The Institute for Supply Management said its measure of hiring for service firms, which employ 90 percent of the work force, fell below 50 for the first time since August 2010.

Any reading below 50 suggests companies laid off workers. The economy lost jobs for two straight months the last time the gauge was below that level.

"The sharp drop in September is quite worrisome," said Joshua Shapiro, an economist at MFR Inc., in a note to clients. "If this was not an aberration, in all likelihood we are going to see private ... payrolls disappoint in the months ahead."

The service industry did expand in September for the 22nd straight month, according to the trade group of purchasing managers. But growth was slightly slower than the previous month. The trade group's growth index dipped from 53.3 to 53. Any reading above 50 suggests expansion.

Hotels, restaurants and financial service firms were among those companies that saw less business. Meager pay increases and higher food and gas prices have forced many Americans to spend more carefully.

There were some positive signs in the report. New orders rose to their highest level since May, and order backlogs grew for the first time in four months.

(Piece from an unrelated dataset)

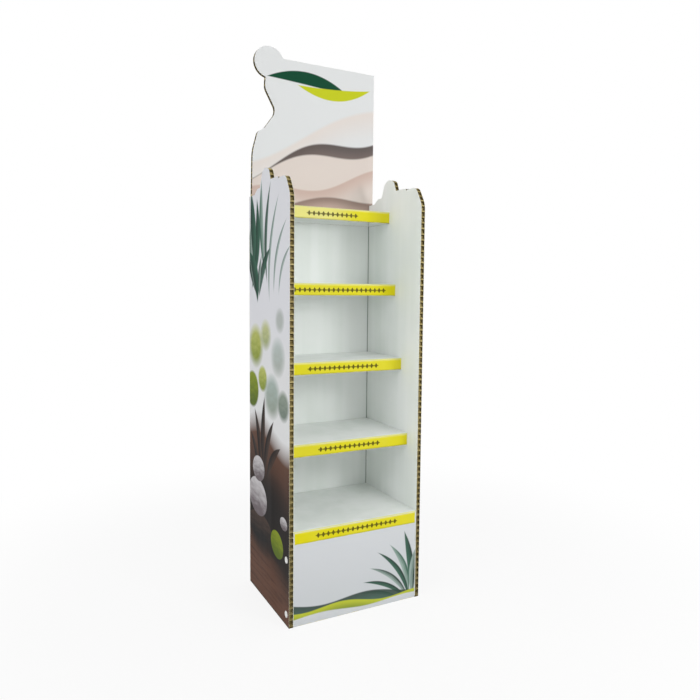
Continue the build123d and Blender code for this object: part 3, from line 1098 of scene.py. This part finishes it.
# %% World
room_strength = 0.6
world = bpy.data.worlds.new("studio_world")
bpy.context.scene.world = world
world.use_nodes = True
world.node_tree.nodes.clear()
room_pen = Pen(world.node_tree)
room = room_pen.node("ShaderNodeBackground", {"Color": (1, 1, 1, 1), "Strength": room_strength})
white = room_pen.node("ShaderNodeBackground", {"Color": (1, 1, 1, 1), "Strength": 1.0})
by_ray = {0: seen_directly(room_pen), 1: room.outputs[0], 2: white.outputs[0]}
both = room_pen.node("ShaderNodeMixShader", by_ray)
room_pen.node("ShaderNodeOutputWorld", {"Surface": both.outputs[0]})
print("world", world.name)

# %% Lamps
# Each line: name, place, what the lamp is aimed at, size in metres, power in watts.
lamp_plan = [
    ("key_lamp", (0.78, -1.85, 1.35), (0, 0, 0.9), 0.5, 9),
    ("front_lamp", (0.3, -3.3, 3.0), (0, 0, 1.1), 2.0, 20),
    ("left_lamp", (-3.6, -1.6, 2.2), (0, 0, 0.9), 2.2, 28),
    ("right_lamp", (3.4, -2.6, 2.4), (0, 0, 0.9), 2.0, 6),
    ("back_lamp", (0.6, 4.0, 2.6), (0, 0, 0.9), 2.4, 14),
]


def add_lamp(name, place, aim, size, power):
    """Large square lamp at a place, turned to what it lights."""
    bpy.ops.object.light_add(type="AREA", location=place)
    lamp = bpy.context.object
    lamp.name = name
    lamp.data.size = size
    lamp.data.energy = power
    lamp.rotation_euler = (Vector(aim) - Vector(place)).to_track_quat("-Z", "Y").to_euler()
    return lamp


lamps = [add_lamp(*planned) for planned in lamp_plan]
print("lamps", [lamp.name for lamp in lamps])

# %% [markdown]
# ## Camera
#
# The photograph was taken from a little left of the front, at about chest height, with the
# camera level but for a slight tilt. The picture was cropped off centre, so the lens is
# shifted by a few hundredths of the width. These values come from matching the stand's corners
# and shelf lines in the photograph, whose frame is 700 by 700 pixels. Angles are in radians.

# %% Camera of the photograph
sensor = 36.0
picture = 700.0
focal_pixels = 652.59
centre_pixels = (369.05, 338.0)
camera_place = (-0.90809, -1.90340, 0.99974)
heading = 0.49860
tilt = -0.07686
roll = 0.01167

bpy.ops.object.camera_add(location=camera_place)
camera = bpy.context.object
camera.name = "photo_camera"
camera.data.sensor_width = sensor
camera.data.lens = focal_pixels / picture * sensor
camera.data.shift_x = (picture / 2 - centre_pixels[0]) / picture
camera.data.shift_y = (centre_pixels[1] - picture / 2) / picture
to_the_right = Matrix.Rotation(-heading, 3, "Z")
upright = Matrix.Rotation(pi / 2 + tilt, 3, "X")
rolled = Matrix.Rotation(roll, 3, "Z")
camera.rotation_euler = (to_the_right @ upright @ rolled).to_euler()
bpy.context.scene.camera = camera
bpy.context.scene.view_settings.view_transform = "Standard"
print("lens", round(camera.data.lens, 2), "mm")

Still, economists said the report confirmed other data that show the economy is growing too slowly to lower the unemployment rate.

"The economy continued to limp along in September but there is no suggestion in the data thus far that the economy is slipping into recession," said John Ryding, an economist at RDQ Economics, in a note to clients.

Separately, payroll processor ADP said private companies added 91,000 jobs in September, essentially the same level of job growth as August.

The ADP numbers haven't been consistent with the government's figures on job growth. They also don't measure government hiring.
In August, the Labor Department said the economy added no net jobs, the weakest showing since September 2010.